William Wendt’s (1865-1946) paintings were often produced with a predominately green appearance or predominately brown. So, is this the most colorful painting you’ve ever seen by Wendt? Leave a comment below.
George Stern found this painting at the last minute before the beginning of the LA Art Show that will be held at the LA Convention Center next week. It was a hurry up art conservation project that we loved to do. In fact, we delivered the gorgeous “thang” today! Its been with us all this last week and the transformation was wonderful.
The really discolored layer of old varnish and grime came off quite easily and, of course made quite a difference in the appearance. But, after we got it cleaned, it still seemed gray to us. We hummed and hawed, tested with other solvents than what we had been using but not much changed. There was an overall softness or lack of “pop.” Then after we seemed to have tried everything, Painting Conservator Virginia Panizzon found a customized mixture that broke the code. We were all amazed, actually, at the difference in color with the removal of the gray layer (a VERY hard linseed oil coating).
Usually, the removal of a gray linseed oil layer doesn’t make THAT much difference in the dark colors. While it is usually a wonderful difference in the lighter colors and allows the light in the colors to really shine, look at the color difference in the dark greens in this photo! With the removal of the gray layer, we got the original spectacular sparkle we were hoping to find. After it was safely cleaned (no original paint loss or removal) the correct kind of varnish makes sure that the colors show off their best.

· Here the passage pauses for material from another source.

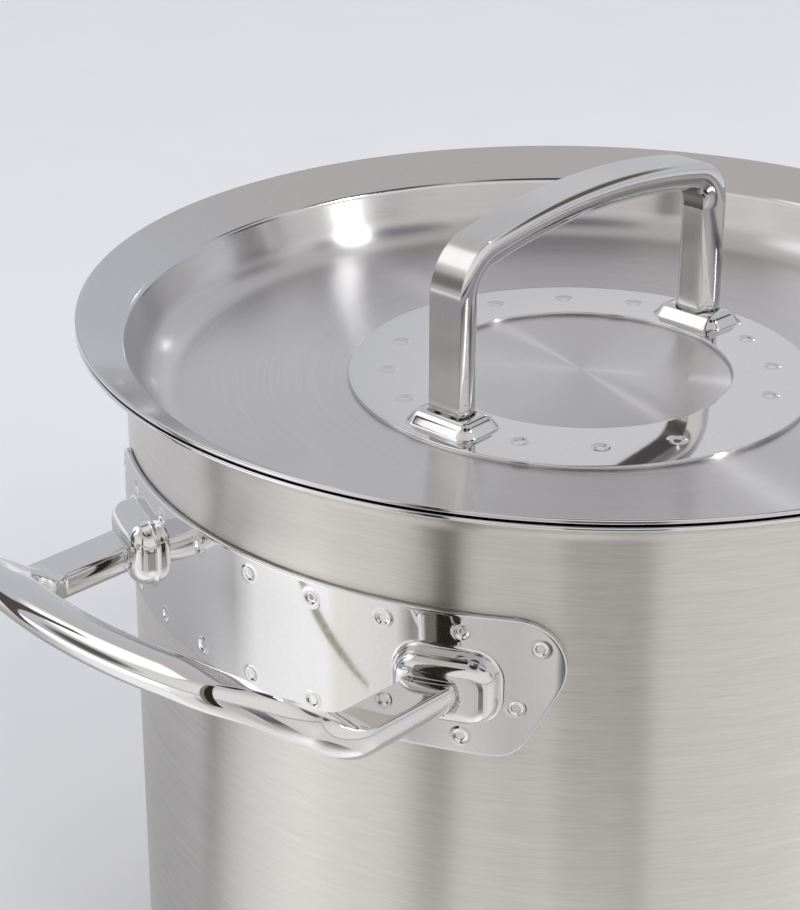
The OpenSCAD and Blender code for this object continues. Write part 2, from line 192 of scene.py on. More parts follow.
# %% [markdown]
# Two kinds of surface come back on every piece. A skin joins ring after ring of points, as on a
# bar that is carried along a line. A turned piece is a skin whose rings are circles about the
# axis, as a spinning lathe makes them. Both are closed, so that no seam or pole stays open.

# %% Skins and turned pieces
def wrapped_faces(lower, upper):
    """Quads between two bands of rings whose columns close on themselves."""
    return np.stack([lower, np.roll(lower, -1, 1), np.roll(upper, -1, 1), upper], 2)


def open_faces(index):
    """Quads of a grid of points that stays open at its four sides."""
    corners = [index[:-1, :-1], index[:-1, 1:], index[1:, 1:], index[1:, :-1]]
    return np.stack(corners, 2).reshape(-1, 4)


def skin(name, grid, loop=False, uv=None):
    """Closed surface over rings of points, grid[ring, place]. With loop the last ring joins the
    first. Otherwise each end is closed by a fan about the middle of its ring."""
    rings, places = grid.shape[:2]
    index = np.arange(rings * places).reshape(rings, places)
    if loop:
        return piece(name, grid, wrapped_faces(index, np.roll(index, -1, 0)))
    tips = np.stack([grid[0].mean(0), grid[-1].mean(0)])
    points = np.concatenate([grid.reshape(-1, 3), tips])
    near, far = index[0], index[-1]
    top = np.full(places, rings * places)
    fans = np.concatenate([np.stack([np.roll(near, -1), near, top], 1),
                           np.stack([far, np.roll(far, -1), top + 1], 1)])
    if uv is not None:
        uv = np.concatenate([uv.reshape(-1, 2), uv[[0, -1], 0]])
    return piece(name, points, wrapped_faces(index[:-1], index[1:]), fans, uv=uv)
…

In addition to the cleaning, the painting was cracked over the entire surface and a lining brought all the paint layers back into plane and they disappeared in the process. The painting looks perfect.
Don’t you love this painting? I do.
If you are an art collector, there is a lesson to learn here: George consults with me often about what is possible in the art conservation – art restoration process… and George has boucoup experience! So, I invite you to open up a relationship and dialog with me and let FACL, Inc. be your ace in the hole.
A suggestion: Check out the instructional CD for inspecting paintings with a UV light at http://www.fineartconservationlab.com/uv-blacklight/
Scott M. Haskins 805 564 3438
Art appraisals: Richard at 805 895 5121
See George Stern talk about why he works with FACL in the very short video: [sdgnATVV1Lc]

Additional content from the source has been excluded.